Nairobi – Aksi demo memperingati 35 tahun gerakan pro-demokrasi “Saba Saba” di Kenya berujung tragis pada Senin (7/7/2025). Polisi menembakkan peluru ke arah pengunjuk rasa di berbagai kota, termasuk ibu kota Nairobi. Kepolisian Kenya mengonfirmasi sedikitnya 11 orang tewas dan 52 petugas luka-luka dalam bentrokan yang berlangsung sepanjang hari itu.
Unjuk rasa ini terpicu oleh kemarahan publik atas kematian Albert Ojwang (31), seorang blogger dan guru, yang meninggal di dalam tahanan polisi bulan lalu. Kasus tersebut telah memicu gelombang demonstrasi nasional, menuntut keadilan dan reformasi institusional terhadap praktik kekerasan oleh aparat.
Di wilayah Kangemi, pinggiran barat Nairobi, seorang reporter Reuters menyaksikan polisi menembaki pengunjuk rasa yang maju mendekat. Seorang pria terlihat tergeletak tak bergerak di jalanan dengan luka tembak menganga. Rumah Sakit Eagle Nursing Home melaporkan menerima enam korban luka, dua di antaranya meninggal akibat tembakan. Sementara itu, Rumah Sakit Nasional Kenyatta juga merawat sedikitnya 24 korban luka.
Dugaan Kekerasan oleh Aparat
Komisi Nasional Hak Asasi Manusia Kenya (KNCHR) menyebutkan bahwa mereka mengamati kehadiran sejumlah pria bertudung tanpa seragam resmi. Mereka menggunakan kendaraan tak bertanda dan turut beroperasi saat demonstrasi. Organisasi tersebut menduga kehadiran aparat berpakaian sipil dan kelompok preman bersenjata cambuk serta parang turut memperburuk situasi. Kondisi ini terutama terlihat di Nairobi dan kota Eldoret yang terletak di Lembah Rift.
“Penggunaan kekerasan oleh aparat dan aktor tak dikenal yang beroperasi bersama polisi sangat mengkhawatirkan,” ujar juru bicara KNCHR.
Perintah pengadilan sebelumnya telah mewajibkan semua aparat yang terlibat dalam operasi keamanan harus dapat diidentifikasi dengan jelas. Hal ini menyusul insiden tahun lalu saat aparat berpakaian sipil menembakkan peluru tajam ke arah massa.
Sejak pagi hari, polisi memblokir jalan-jalan utama menuju Nairobi dan membatasi lalu lintas di pusat kota. Sebagian besar sekolah dan pusat perbelanjaan memilih tutup, sementara pengunjuk rasa tetap berdatangan dengan berjalan kaki.

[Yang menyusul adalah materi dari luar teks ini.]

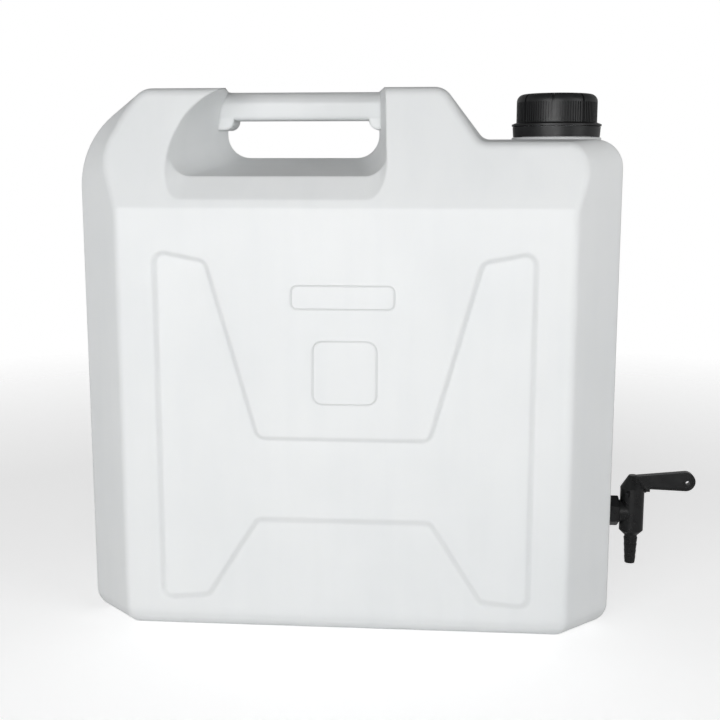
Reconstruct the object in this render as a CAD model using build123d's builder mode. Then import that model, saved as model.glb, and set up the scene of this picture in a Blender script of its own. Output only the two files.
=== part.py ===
from build123d import *
from math import asin, atan, cos, degrees, radians, sin, tan
import os

os.makedirs("parts", exist_ok=True)

# Canister, overall sizes in millimetres. X runs along the front, -Y is the front, Z is up.
body_width = 390.0
body_depth = 168.0
total_height = 395.0
shoulder_drop = 36.5
wall = 2.6

# Flats that cut the four upright corners, and how the faces lean and round
corner_flat = 34.0
lean_drop = 84.0
lean_angle = 18.0
base_round = 18.0
base_cut = 1.0
inner_base_chamfer = 9.0
ridge_round = 8.0
mould_overrun = 12.0

# Left shoulder of the side view, which slopes up to the handle
left_slope_drop = 39.0
left_slope_top = 49.0
left_sweep_round = 66.0
left_brow_round = 16.0

# Right shoulder of the side view, which drops to the neck
right_brow = 125.7
right_foot = 97.7
right_brow_round = 14.0
right_foot_round = 9.0
outer_shoulder_round = 20.0

# The front face's own outline, inside the side view by these amounts
face_top_inset = 6.5
face_slope_drop = 50.0
face_slope_top = 45.0
face_sweep_round = 60.0
face_brow_round = 10.0
face_brow_inset = 2.6
face_foot_inset = 4.9
face_shoulder_drop = 4.0
face_shoulder_round = 30.0

# Hand hole and the funnel that leads to it from each face
grip_left = 99.6
grip_left_draft = 1.0
grip_right = 215.0
grip_floor_drop = 49.1
grip_corner = 17.0
funnel_depth = 70.0
funnel_left = 70.5
funnel_top_left = 111.0
funnel_right = 224.5
funnel_floor_drop = 62.0
funnel_corner = 15.0
skirt_slope = 1.33

# Handle tube over the hand hole, with a round web under each end
handle_drop = 0.4
handle_thickness = 21.0
handle_depth = 30.0
handle_crown = 9.0
handle_taper = 2.0
handle_edge_round = 3.0
handle_under_round = 4.0
handle_root = 14.0
handle_root_round = 7.0

# Recessed panel shaped like the letter W, on the front and on the back
panel_depth = 3.0
panel_edge_inset = 60.8
panel_top_drop = 114.0
panel_inner_top_drop = 121.0
panel_inner_top_inset = 97.3
panel_valley = 146.4
panel_valley_half = 61.7
panel_arch = 85.6
panel_arch_half = 62.9
panel_inner_base = 26.9
panel_inner_base_half = 100.0
panel_base = 23.8
panel_corner = 7.0

# Neck with the ledge that carries the ring and the bead that keeps it there
neck_inset = 43.0
neck_height = 29.5
neck_foot_radius = 25.2
neck_root_radius = 23.7
neck_bore_radius = 21.2
neck_rim_round = 1.0
neck_ledge_height = 4.6
neck_bead_radius = 26.8
neck_bead_height = 1.8
neck_bead_gap = 0.3
plinth_radius = 33.0
plinth_rise = 2.4
plinth_chamfer = 0.8
neck_sink = 6.0

# Ring left on the neck when the cap is first opened
ring_radius = 32.4
ring_foot_radius = 31.9
ring_wall = 1.8
ring_height = 7.2
ring_gap = 0.5
ring_lip_thickness = 2.0
ring_lip_clearance = 0.35

# Screw cap with its sealing disc
cap_radius = 29.6
cap_flare_radius = 33.0
cap_flare_height = 2.6
cap_height = 23.2
cap_wall = 2.4
cap_edge_round = 5.5
cap_rib_depth = 0.7
cap_groups = 8
cap_ribs_per_group = 12
cap_groove_width = 1.05
cap_groove_stop = 0.6
cap_notch_width = 1.7
cap_notch_depth = 1.3
cap_notch_angle = 35.0
liner_thickness = 1.6
liner_clearance = 0.3
cap_top_thickness = 2.6

# Drain port low on the right side
port_height = 74.0
port_bore_radius = 10.1
port_boss_radius = 14.0
port_boss_length = 9.0

# Tap body
washer_thickness = 2.0
washer_radius = 13.0
tap_axis_reach = 23.5
tap_spigot_radius = 10.0
tap_spigot_length = 14.0
tap_bore_radius = 4.6
tap_hex_across_corners = 24.2
tap_hex_length = 11.0
tap_hex_chamfer = 0.8
tap_neck_radius = 8.6
barrel_radius = 9.2
barrel_top = 92.0
barrel_base = 59.0
barrel_base_chamfer = 3.2
plug_bore_radius = 6.6
plug_bore_floor = 62.0
tail_root_radius = 4.9
tail_barb_radius = 5.35
tail_barb_height = 52.6
tail_barbs = 4
tail_barb_pitch = 5.1
tail_barb_step = 0.3
tail_barb_depth = 0.6
tail_bore_radius = 2.4
stop_lug_reach = 2.8
stop_lug_width = 2.4
stop_lug_height = 4.0
stop_lug_drop = 0.4
stop_lug_sink = 1.0
stop_lug_angle = 27.5

# Tap lever, moulded in one with the plug; it turns by tap_turn towards the front
tap_turn = 90.0
plug_clearance = 0.05
plug_wall = 1.6
plug_floor_gap = 0.4
plug_window_radius = 4.2
plug_roof = 3.0
head_radius = 9.3
head_height = 10.8
head_rim = 1.2
head_top_radius = 3.2
lever_reach = 40.0
lever_end_radius = 7.4
lever_end_height = 98.9
lever_thickness = 6.0
lever_root_top = 102.2
lever_root_base = 92.9
lever_rim = 1.4
lever_dish = 0.9
lever_dish_start = 10.5
lanyard_hole_radius = 1.65
lanyard_offset = 1.6
lanyard_drop = 0.9
stop_tab_gap = 0.4
stop_tab_width = 3.4
stop_tab_base = 90.3

half_width = body_width / 2
half_depth = body_depth / 2
shoulder_height = total_height - shoulder_drop
lean_start = total_height - lean_drop
lean_setback = lean_drop * tan(radians(lean_angle))
neck_x = half_width - neck_inset

# Heights of what sits on the neck, and where the tap stands
neck_rim = shoulder_height + neck_height
cap_ceiling = neck_rim + liner_thickness
cap_base = cap_ceiling + cap_top_thickness - cap_height
cap_bore_radius = cap_radius - cap_rib_depth - cap_wall
ring_base = cap_base - ring_gap - ring_height
ledge = shoulder_height + neck_ledge_height
bead_base = ledge + ring_lip_thickness + neck_bead_gap
neck_axis = Axis((neck_x, 0, 0), (0, 0, 1))
hex_face = half_width + washer_thickness
barrel_x = half_width + tap_axis_reach
barrel_axis = Axis((barrel_x, 0, 0), (0, 0, 1))
tail_tip_height = tail_barb_height - tail_barbs * tail_barb_pitch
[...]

Di kota Nakuru, Nyeri, dan Embu, aksi serupa juga terjadi. Di Nakuru, polisi berkuda membubarkan kerumunan dengan gas air mata setelah massa melempari batu.
Peringatan “Saba Saba” dan Janji Pemerintah
Aksi tahunan “Saba Saba” yang berarti “Tujuh Tujuh” dalam bahasa Kiswahili merujuk pada tanggal 7 Juli, hari bersejarah ketika gerakan oposisi pertama melawan rezim otoriter Daniel Arap Moi dimulai pada 1990. Gerakan ini membuka jalan bagi pemilu multipartai pertama Kenya dua tahun kemudian.
Menteri Dalam Negeri Kipchumba Murkomen, yang sebelumnya menyebut protes sebagai “terorisme yang menyamar sebagai unjuk rasa,” mengatakan bahwa pemerintah akan “menindak tegas” para pelaku kekacauan.
“Petugas kami siaga penuh untuk melindungi warga dan properti dari elemen-elemen yang mencoba menyusupi aksi damai,” ujarnya dalam pernyataan resmi.
Namun, laporan lapangan dan kematian warga sipil justru memperdalam jurang ketidakpercayaan antara masyarakat dan aparat keamanan.
Kasus Ojwang dan Tuntutan Keadilan
Albert Ojwang menjadi simbol perlawanan setelah ditemukan tewas dalam tahanan pada Juni lalu. Demonstrasi nasional meletus pada 25 Juni, menandai satu tahun aksi besar-besaran yang pernah berujung pada penyerbuan gedung parlemen Kenya.
Enam orang, termasuk tiga polisi, telah didakwa atas kematian Ojwang. Semuanya mengaku tidak bersalah dan masih menjalani proses hukum.
Ketegangan antara rakyat dan pemerintah terus meningkat seiring dengan sorotan internasional atas pelanggaran HAM dan penyalahgunaan kekuasaan di Kenya. Para aktivis memperingatkan, tanpa reformasi menyeluruh terhadap aparat keamanan, siklus kekerasan ini akan terus berulang.